There is no work around. Children are expected to only do the strikes they are taught. Kids who look like they will "go off script" have been taken off stage before. Even when the little girl just wanted to join the darkside at DL they took her straight off stage and wouldn't let Darth do anything special.
 
My 5 year old nephew is obsessed with Star Wars right now. We are heading to WDW next week and I thought he would love to do JTA. His mother is concerned that he will be to rough though. He does play with swords a lot at home and he is pretty rough (he aims to hurt). He does listen to instructions, but can get carried away in the moment. Do the cms have a work around for this? When he fights darth he may try to actually wound him.

Yeah this is not the thing for a child that actually aims to hurt. A 5 year old should know better. And since for some reason he doesn't it would be irresponsible to put him in it.
 
Must be hard being the aunt in this situation! When DS was first shown SW his behavior became atrocious. Once I finally was told that they'd seen SW when I was sleeping in, the movie was out in time out for a year. He could handle pirate movies but SW turned him into a monster. I have no interest in dealing with a child like that, so the movie was gone until he'd matured. Otherwise I would have ended up with your nephew. Wild that his mom accepts this from him!
 
My 5 year old nephew is obsessed with Star Wars right now. We are heading to WDW next week and I thought he would love to do JTA. His mother is concerned that he will be to rough though. He does play with swords a lot at home and he is pretty rough (he aims to hurt). He does listen to instructions, but can get carried away in the moment. Do the cms have a work around for this? When he fights darth he may try to actually wound him.
I can not, for the life of me, figure out why anyone would even consider letting him do JTA.
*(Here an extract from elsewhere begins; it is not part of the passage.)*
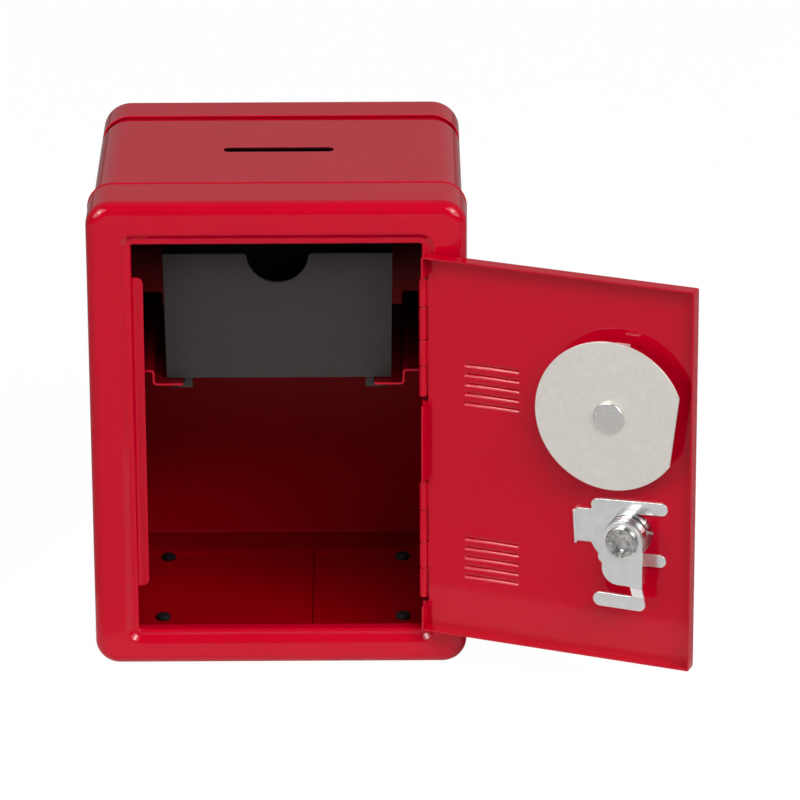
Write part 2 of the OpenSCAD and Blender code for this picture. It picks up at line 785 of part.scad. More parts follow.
// Horseshoe clip that slides over the barrel's groove, with its grip tab bent up.
module lock_clip() {
    slot_r = groove_r + run_gap;
    prong = 4.2;
    upper_l = 25.6;
    lower_l = 22.8;
    top = slot_r + prong;
    tab_x = -18.4;
    tab_root_x = -13.4;
    tab_bottom = -4;
    tab_top = 7.2;
    tab_h = 2.6;
    upper_neck = [-11.6, 8];
    lower_neck = [-12.2, -6.4];
    lower_bend = [-10.4, -8.6];
    upper_x = -8.3;
    lower_x = -7.4;
    color("#c8d0d2") on_lock(clip_n) rotate([0, 0, clip_turn]) {
        difference() {
            linear_extrude(clip_t) {
                translate([0, slot_r + prong / 2]) round_strip(upper_l, prong);
                translate([0, -slot_r - prong / 2]) round_strip(lower_l, prong);
                polygon([
                    [upper_x, top], [0, top], [0, -top], [lower_x, -top], lower_bend, lower_neck,
                    [tab_root_x, tab_bottom], [tab_x, tab_bottom], [tab_x, tab_top], [tab_root_x, tab_top], upper_neck
                ]);
            }
            translate([0, 0, -1]) cylinder(r = slot_r, h = clip_t + 2);
            translate([0, -slot_r, -1]) cube([upper_l, 2 * slot_r, clip_t + 2]);
        }
        translate([tab_x, tab_bottom, 0]) cube([clip_t, tab_top - tab_bottom, tab_h]);
    }
}

module lock_plug() {
    slot_w = key_t + 2 * run_gap;
    slot_l = key_w + 2 * run_gap;
    color("#c0c4c6") on_lock() difference() {
        rotate_extrude() {
            translate([0, lock_front_n]) square([plug_r, barrel_n - lock_front_n]);
            translate([0, barrel_n]) square([tail_r, cam_seat + cam_t]);
        }
        translate([-slot_w / 2, -slot_l / 2, lock_front_n - 1]) cube([slot_w, slot_l, key_l + 1.4]);
    }
}

module lock_cam() {
    neck_l_x = 2.8;
    bulge_r = 5.4;
    foot_l = 17.4;
    foot_x = -1.6;
    foot_z = -cam_joggle;
    foot_top = foot_half_w - cam_foot_l;
    color("#c8d0d2") on_lock(cam_n) difference() {
        union() {
            linear_extrude(cam_t) {
                circle(cam_r);
                translate([-cam_r, bulge_r - cam_l]) square([2 * cam_r, cam_l - bulge_r]);
                translate([bulge_r - cam_r, -cam_l]) square([2 * cam_r - bulge_r, bulge_r + eps]);
                translate([bulge_r - cam_r, bulge_r - cam_l]) circle(bulge_r);
            }
            translate([neck_l_x, 0, 0]) rotate([90, 0, 90]) linear_extrude(cam_r - neck_l_x) polygon([
                [-cam_l + eps, 0], [-cam_l + eps, cam_t], [-cam_l - 0.6, cam_t],
                [foot_top + 0.2, foot_z + cam_t], [foot_top - 0.5, foot_z + cam_t],
                [foot_top - 0.5, foot_z], [foot_top + 0.2, foot_z], [-cam_l - 0.6, 0]
            ]);
            translate([foot_x, -cam_foot_l, foot_z]) linear_extrude(cam_t) round_strip(foot_l, 2 * foot_half_w);
        }
        translate([0, 0, -1]) cylinder(r = tail_r + run_gap, h = cam_t + 2);
    }
}

// Rolled end of the plug's rivet, dished in the middle.
module cam_cap() {
    edge_r = 0.6;
    dish_z = 0.3;
    dish_r = 3.8;
    dish_floor_r = 1.6;
    color("#d0d4d6") on_lock(cap_n) rotate_extrude() difference() {
        union() {
            square([cap_r - edge_r, cap_h]);
            square([cap_r, cap_h - edge_r]);
            translate([cap_r - edge_r, cap_h - edge_r]) quarter_disc(edge_r, 1, 1);
        }
        polygon([[0, dish_z], [dish_floor_r, dish_z], [dish_r, cap_h + eps], [0, cap_h + eps]]);
    }
}

module key() {
    bow_n = key_front_n - bow_r;
    ring_hole_r = 1.9;
    ring_hole_out = 5;
    color("#b8bcbe") on_lock() translate([-key_t / 2, 0, 0]) rotate([90, 0, 90]) linear_extrude(key_t) {
        difference() {
            union() {
                translate([0, bow_n]) circle(bow_r);
                translate([-key_w / 2, bow_n]) square([key_w, lock_front_n + key_l - bow_n]);
            }
            translate([0, bow_n - ring_hole_out]) circle(ring_hole_r);
        }
    }
}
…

Trying to hurt another person is not "violent," it's violent. Period.
 
My 5 year old nephew is obsessed with Star Wars right now. We are heading to WDW next week and I thought he would love to do JTA. His mother is concerned that he will be to rough though. He does play with swords a lot at home and he is pretty rough (he aims to hurt). He does listen to instructions, but can get carried away in the moment. Do the cms have a work around for this? When he fights darth he may try to actually wound him.
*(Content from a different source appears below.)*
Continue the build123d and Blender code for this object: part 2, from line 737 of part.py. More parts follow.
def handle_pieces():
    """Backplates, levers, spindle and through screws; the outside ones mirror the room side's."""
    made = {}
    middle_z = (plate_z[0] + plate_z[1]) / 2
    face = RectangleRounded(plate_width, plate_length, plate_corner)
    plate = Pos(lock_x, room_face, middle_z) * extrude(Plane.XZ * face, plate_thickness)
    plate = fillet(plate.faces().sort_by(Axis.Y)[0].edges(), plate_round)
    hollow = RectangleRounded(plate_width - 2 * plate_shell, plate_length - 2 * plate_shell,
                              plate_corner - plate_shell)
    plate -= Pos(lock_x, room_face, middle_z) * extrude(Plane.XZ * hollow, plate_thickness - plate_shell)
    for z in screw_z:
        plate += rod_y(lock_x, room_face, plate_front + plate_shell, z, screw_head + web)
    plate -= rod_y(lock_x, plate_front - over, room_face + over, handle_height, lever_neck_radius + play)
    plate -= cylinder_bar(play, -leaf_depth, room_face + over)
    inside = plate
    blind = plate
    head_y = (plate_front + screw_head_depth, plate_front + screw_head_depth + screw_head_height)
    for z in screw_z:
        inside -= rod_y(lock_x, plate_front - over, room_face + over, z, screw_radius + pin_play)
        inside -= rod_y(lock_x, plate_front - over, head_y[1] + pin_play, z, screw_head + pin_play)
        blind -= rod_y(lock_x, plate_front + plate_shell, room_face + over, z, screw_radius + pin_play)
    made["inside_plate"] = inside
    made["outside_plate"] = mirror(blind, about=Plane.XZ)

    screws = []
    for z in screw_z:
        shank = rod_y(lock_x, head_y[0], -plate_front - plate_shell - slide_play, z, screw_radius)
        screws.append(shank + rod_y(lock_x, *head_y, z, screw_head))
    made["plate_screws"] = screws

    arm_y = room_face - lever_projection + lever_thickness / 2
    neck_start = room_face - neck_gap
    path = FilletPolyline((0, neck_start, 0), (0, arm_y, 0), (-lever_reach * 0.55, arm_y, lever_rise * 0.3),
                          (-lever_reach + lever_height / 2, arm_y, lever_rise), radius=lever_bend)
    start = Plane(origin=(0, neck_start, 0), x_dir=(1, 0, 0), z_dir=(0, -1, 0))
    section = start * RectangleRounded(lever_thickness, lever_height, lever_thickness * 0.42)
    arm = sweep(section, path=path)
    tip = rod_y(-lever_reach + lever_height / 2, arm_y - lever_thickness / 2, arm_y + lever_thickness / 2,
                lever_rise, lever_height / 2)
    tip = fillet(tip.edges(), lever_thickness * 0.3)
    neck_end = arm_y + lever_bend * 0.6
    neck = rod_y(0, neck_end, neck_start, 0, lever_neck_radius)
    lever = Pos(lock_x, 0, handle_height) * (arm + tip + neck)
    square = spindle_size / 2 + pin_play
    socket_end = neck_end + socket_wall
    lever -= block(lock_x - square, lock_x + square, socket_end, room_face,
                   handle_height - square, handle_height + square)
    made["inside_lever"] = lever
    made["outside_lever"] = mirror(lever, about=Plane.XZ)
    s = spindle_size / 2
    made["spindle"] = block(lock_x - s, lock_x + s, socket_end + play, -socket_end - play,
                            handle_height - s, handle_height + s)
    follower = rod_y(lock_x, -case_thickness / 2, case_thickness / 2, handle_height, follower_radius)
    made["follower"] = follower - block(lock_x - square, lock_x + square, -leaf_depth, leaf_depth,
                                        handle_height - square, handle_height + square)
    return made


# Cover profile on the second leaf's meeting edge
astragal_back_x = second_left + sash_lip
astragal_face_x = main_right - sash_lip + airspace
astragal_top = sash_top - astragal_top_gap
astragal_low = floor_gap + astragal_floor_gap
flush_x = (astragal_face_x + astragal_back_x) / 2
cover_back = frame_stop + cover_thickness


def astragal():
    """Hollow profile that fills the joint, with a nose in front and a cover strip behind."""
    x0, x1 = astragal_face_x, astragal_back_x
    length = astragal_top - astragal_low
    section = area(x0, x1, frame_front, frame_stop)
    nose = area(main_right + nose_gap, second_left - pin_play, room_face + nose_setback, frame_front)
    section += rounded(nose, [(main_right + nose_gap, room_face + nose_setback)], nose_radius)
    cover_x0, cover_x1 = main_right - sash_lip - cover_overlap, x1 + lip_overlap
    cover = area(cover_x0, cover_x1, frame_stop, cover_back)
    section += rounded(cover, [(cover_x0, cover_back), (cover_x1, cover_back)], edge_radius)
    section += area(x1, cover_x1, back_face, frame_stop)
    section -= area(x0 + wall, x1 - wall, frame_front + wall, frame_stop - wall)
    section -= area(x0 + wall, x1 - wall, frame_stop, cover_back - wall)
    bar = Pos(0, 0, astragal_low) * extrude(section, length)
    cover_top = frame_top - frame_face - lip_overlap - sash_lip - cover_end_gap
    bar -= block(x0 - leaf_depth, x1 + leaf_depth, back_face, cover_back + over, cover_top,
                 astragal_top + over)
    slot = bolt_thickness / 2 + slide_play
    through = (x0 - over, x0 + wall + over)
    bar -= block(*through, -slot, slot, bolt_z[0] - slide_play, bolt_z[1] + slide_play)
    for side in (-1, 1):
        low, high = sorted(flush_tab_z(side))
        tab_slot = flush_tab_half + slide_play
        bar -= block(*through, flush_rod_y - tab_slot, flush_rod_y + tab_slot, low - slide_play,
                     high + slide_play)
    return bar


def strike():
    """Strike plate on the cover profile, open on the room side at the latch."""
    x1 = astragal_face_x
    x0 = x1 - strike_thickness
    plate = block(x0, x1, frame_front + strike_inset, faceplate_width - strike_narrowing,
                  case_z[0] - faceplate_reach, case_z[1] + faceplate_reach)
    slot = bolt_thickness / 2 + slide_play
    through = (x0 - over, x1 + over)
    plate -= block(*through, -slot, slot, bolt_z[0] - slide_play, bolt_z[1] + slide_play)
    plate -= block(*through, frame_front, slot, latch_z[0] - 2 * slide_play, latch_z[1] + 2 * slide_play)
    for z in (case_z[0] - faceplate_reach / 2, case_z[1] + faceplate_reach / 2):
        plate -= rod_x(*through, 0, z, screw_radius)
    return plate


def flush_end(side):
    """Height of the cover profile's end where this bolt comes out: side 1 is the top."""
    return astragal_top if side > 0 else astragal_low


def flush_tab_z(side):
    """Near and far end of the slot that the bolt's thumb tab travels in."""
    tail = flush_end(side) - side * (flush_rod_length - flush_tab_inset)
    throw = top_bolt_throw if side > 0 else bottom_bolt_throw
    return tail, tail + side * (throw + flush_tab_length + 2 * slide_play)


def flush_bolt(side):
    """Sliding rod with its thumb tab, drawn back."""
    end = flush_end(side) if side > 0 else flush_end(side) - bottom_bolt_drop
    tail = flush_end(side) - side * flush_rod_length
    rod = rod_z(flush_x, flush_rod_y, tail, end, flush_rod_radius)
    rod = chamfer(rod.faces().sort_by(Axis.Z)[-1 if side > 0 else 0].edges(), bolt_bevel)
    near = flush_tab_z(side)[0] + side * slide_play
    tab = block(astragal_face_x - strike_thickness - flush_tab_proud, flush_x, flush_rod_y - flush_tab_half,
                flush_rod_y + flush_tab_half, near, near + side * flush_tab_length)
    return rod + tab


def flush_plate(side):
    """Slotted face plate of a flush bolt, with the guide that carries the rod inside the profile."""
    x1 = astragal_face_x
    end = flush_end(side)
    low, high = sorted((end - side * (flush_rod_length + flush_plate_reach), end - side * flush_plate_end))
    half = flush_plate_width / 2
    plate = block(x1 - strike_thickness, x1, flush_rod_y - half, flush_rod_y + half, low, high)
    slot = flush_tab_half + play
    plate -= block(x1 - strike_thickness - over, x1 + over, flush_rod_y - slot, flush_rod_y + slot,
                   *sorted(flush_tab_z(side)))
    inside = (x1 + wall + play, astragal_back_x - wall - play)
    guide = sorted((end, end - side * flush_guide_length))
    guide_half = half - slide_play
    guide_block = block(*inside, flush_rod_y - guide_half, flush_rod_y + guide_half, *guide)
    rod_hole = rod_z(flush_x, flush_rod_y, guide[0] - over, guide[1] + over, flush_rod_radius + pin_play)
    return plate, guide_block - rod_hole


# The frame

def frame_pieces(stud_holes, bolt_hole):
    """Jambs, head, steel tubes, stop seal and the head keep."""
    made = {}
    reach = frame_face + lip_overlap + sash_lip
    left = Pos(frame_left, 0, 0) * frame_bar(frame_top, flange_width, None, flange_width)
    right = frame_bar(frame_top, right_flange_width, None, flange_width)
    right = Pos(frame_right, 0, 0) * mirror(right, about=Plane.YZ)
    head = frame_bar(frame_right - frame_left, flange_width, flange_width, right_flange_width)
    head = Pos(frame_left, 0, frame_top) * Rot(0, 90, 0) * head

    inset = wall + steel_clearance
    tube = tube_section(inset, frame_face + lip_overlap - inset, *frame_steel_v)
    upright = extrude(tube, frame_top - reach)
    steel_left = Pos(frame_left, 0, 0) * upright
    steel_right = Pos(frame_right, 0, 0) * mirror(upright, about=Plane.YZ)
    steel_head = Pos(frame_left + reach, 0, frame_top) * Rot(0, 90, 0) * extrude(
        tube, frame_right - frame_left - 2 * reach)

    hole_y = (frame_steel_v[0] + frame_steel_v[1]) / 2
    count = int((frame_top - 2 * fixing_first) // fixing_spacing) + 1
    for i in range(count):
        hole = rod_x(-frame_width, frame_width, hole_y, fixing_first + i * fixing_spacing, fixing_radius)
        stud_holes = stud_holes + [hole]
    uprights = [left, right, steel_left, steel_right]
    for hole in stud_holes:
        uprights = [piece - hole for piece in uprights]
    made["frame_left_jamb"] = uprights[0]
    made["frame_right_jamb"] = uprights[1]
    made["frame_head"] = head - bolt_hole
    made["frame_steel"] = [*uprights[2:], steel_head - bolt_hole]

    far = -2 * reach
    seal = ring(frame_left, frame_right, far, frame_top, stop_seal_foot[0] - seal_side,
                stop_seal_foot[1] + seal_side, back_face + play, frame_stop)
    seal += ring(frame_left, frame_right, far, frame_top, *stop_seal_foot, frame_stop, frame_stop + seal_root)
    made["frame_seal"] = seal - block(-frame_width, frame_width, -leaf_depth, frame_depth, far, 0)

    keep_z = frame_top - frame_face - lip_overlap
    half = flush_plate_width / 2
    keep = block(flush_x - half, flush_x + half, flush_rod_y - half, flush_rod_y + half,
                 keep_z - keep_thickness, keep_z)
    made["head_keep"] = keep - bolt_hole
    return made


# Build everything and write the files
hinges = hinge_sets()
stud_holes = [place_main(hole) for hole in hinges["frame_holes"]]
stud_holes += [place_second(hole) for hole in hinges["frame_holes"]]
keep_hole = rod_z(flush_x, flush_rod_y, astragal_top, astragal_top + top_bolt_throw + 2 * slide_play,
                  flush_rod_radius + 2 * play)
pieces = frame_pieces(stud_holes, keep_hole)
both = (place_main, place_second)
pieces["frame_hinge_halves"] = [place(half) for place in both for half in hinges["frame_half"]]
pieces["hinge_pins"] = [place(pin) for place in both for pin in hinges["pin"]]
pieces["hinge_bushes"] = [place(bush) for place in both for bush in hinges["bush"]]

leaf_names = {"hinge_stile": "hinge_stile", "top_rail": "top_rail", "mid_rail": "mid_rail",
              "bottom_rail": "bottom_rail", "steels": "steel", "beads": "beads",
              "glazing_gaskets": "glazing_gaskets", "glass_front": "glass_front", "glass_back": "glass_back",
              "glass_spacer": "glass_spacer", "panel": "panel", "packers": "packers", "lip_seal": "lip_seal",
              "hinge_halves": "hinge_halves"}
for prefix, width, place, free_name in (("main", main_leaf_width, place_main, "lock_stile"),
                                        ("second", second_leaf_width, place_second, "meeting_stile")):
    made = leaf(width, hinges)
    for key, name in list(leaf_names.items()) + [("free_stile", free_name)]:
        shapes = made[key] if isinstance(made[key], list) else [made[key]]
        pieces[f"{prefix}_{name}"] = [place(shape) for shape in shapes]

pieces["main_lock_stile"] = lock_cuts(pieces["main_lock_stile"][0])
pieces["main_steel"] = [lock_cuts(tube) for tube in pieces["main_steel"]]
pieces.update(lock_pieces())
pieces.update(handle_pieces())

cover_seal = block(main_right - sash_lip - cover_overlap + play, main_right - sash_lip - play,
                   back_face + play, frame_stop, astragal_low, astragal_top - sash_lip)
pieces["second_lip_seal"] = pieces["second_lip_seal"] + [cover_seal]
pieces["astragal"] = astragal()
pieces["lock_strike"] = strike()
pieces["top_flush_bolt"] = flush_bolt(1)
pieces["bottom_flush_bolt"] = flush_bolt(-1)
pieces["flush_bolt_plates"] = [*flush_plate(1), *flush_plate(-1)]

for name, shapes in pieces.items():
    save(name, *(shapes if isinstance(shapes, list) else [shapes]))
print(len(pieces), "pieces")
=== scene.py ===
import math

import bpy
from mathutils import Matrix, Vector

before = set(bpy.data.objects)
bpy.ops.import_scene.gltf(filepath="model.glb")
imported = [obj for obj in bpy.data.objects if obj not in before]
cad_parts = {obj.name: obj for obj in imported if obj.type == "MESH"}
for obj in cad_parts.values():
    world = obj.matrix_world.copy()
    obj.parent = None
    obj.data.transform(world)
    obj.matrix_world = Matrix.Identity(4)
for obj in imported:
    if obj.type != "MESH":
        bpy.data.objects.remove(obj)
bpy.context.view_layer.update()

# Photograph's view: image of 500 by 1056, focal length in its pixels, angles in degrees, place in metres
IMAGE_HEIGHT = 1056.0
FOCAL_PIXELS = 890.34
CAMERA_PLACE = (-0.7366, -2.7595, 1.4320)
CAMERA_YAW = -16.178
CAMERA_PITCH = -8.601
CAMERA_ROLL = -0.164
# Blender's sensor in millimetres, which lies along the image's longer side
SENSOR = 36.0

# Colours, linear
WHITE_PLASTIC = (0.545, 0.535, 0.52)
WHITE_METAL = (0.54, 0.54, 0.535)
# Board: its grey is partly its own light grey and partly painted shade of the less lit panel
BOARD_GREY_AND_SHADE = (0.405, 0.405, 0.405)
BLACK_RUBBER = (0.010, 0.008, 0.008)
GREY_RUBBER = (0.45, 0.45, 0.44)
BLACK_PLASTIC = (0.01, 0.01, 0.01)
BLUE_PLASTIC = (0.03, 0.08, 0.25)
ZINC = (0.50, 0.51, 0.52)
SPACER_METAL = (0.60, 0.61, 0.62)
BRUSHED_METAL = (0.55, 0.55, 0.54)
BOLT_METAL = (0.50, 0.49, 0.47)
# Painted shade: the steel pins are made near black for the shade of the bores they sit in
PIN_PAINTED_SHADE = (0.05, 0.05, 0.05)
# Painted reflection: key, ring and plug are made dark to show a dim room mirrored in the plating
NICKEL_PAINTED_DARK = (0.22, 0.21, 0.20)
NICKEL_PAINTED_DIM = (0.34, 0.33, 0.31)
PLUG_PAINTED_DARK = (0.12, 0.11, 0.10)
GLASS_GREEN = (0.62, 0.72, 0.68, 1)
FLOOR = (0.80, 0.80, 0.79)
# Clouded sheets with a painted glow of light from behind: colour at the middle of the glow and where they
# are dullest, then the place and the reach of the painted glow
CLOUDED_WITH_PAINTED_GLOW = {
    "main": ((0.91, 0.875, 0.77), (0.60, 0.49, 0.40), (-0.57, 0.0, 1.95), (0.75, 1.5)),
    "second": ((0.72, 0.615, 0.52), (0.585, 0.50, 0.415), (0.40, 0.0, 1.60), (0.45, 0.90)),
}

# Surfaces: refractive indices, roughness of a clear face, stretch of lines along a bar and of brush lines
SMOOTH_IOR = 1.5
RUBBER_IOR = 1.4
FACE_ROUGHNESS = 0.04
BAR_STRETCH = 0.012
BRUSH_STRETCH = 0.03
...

I have to agree with the PP's. It sounds like your nephew is not ready for this experience yet. Since you have said yourself, he aims to hurt people, it would be irresponsible of the adults with him to purposely put other people in a situation where they could get hurt.
 
Our older boys are great at following directions and have never been aggressive, so JTA was a breeze when they were younger. Our youngest, on the other hand, has disability-related issues that make it difficult for him to self-regulate - he can get very excited and carried away. He's not violent, but he just didn't have the self-control to play with swords and lightsabers from ages 3-7, so our swords and lightsabers went into the attic. Then, the lightsabers gradually reappeared under supervision, with a focus on the light side of the force. At WDW, we distracted him when walking past JTA for years. When he finally noticed it and expressed interest, we just watched the show. Then at home, we watched youtube videos of the show together and talked about what kids needed to do to participate. Understanding the process of JTA and becoming familiar with the routine really helped him to stay calm and focused on the directions. It was a long road, but necessary for him to be successful, and for the other kids participating not to be disrupted. He finally participated this year and did really well - he was so proud! But it took a lot of preparation, so I'd agree it's good for OP's nephew to sit out this time around - so many other Star Wars things to do! I do wonder whether he would like to watch the show. At least in the old version, they really focused on the message of rejecting anger and always turning to the light side of the Force - it was a great way to reinforce the lessons we teach at home.
 
I have a 9 year old who was really rough, he did jta at 5,7 and 8. No issues. We signed him up and then went and watched a group perform. It is like they're taught a dance. It never crossed his mind to do anything other than what they showed him. It is different at home, this on stage in front of people, it is a very different setting. Maybe have him watch the YouTube video and try to follow the moves and see how he does
 
As long as he follows the instructions, it will be fine. My 5 year old got pretty excited when fighting Vader, but no harm done. Watch a video, they are told exactly where to strike. As long as his light saber strikes Vader's at the time he is told to, it doesn't matter how hard he hits. If you think he will follow the instructions, it will be fine. If you think he will start running and hitting people, it's not a good idea and they will remove him. Remember this is not like free form sword fighting, they are told exactly where and when to hit. It's very different than at home. Also do not discount the fact that Vader is huge compared to the little ones, pretty intimidating. There are tons of videos on you tube, watch and see if he can follow the instructions.
 
You could practice with him. Watch the videos and see what 3 strikes they are taught to do. Take 2 light-sabers into the backyard and practice listening to only hit those three strikes. If he can follow it at home then let him do it. If at home he can't follow those 3 strikes then he isn't ready.
 
My additional concern is that "he aims to hurt." There will be 11 other kids onstage with him and he appears to be conditioned to attempt to hurt others with his lightsaber. The Padawans can't protect all the kids at all times let alone making sure Vader isn't struck when a violent child is onstage.

If he injures Vader or any other onstage CM, the session will be downed and all the other kids will be directed off the stage.

I happened to watch a session where Vader was struck and the Youngling's lightsaber was immediately removed from his grasp and he was led from the stage. Vader's friend did finish the session but did not continue beyond that session. For the following sessions, another friend of Vader had to be found.

If Vader had not been befriended by a "new" friend, the remaining sessions would have been canceled... a huge consequence due to one violent child's behavior. It really is more than just three strikes and ducking. There has to be a genuine respect for authority and for the other Younglings who are onstage.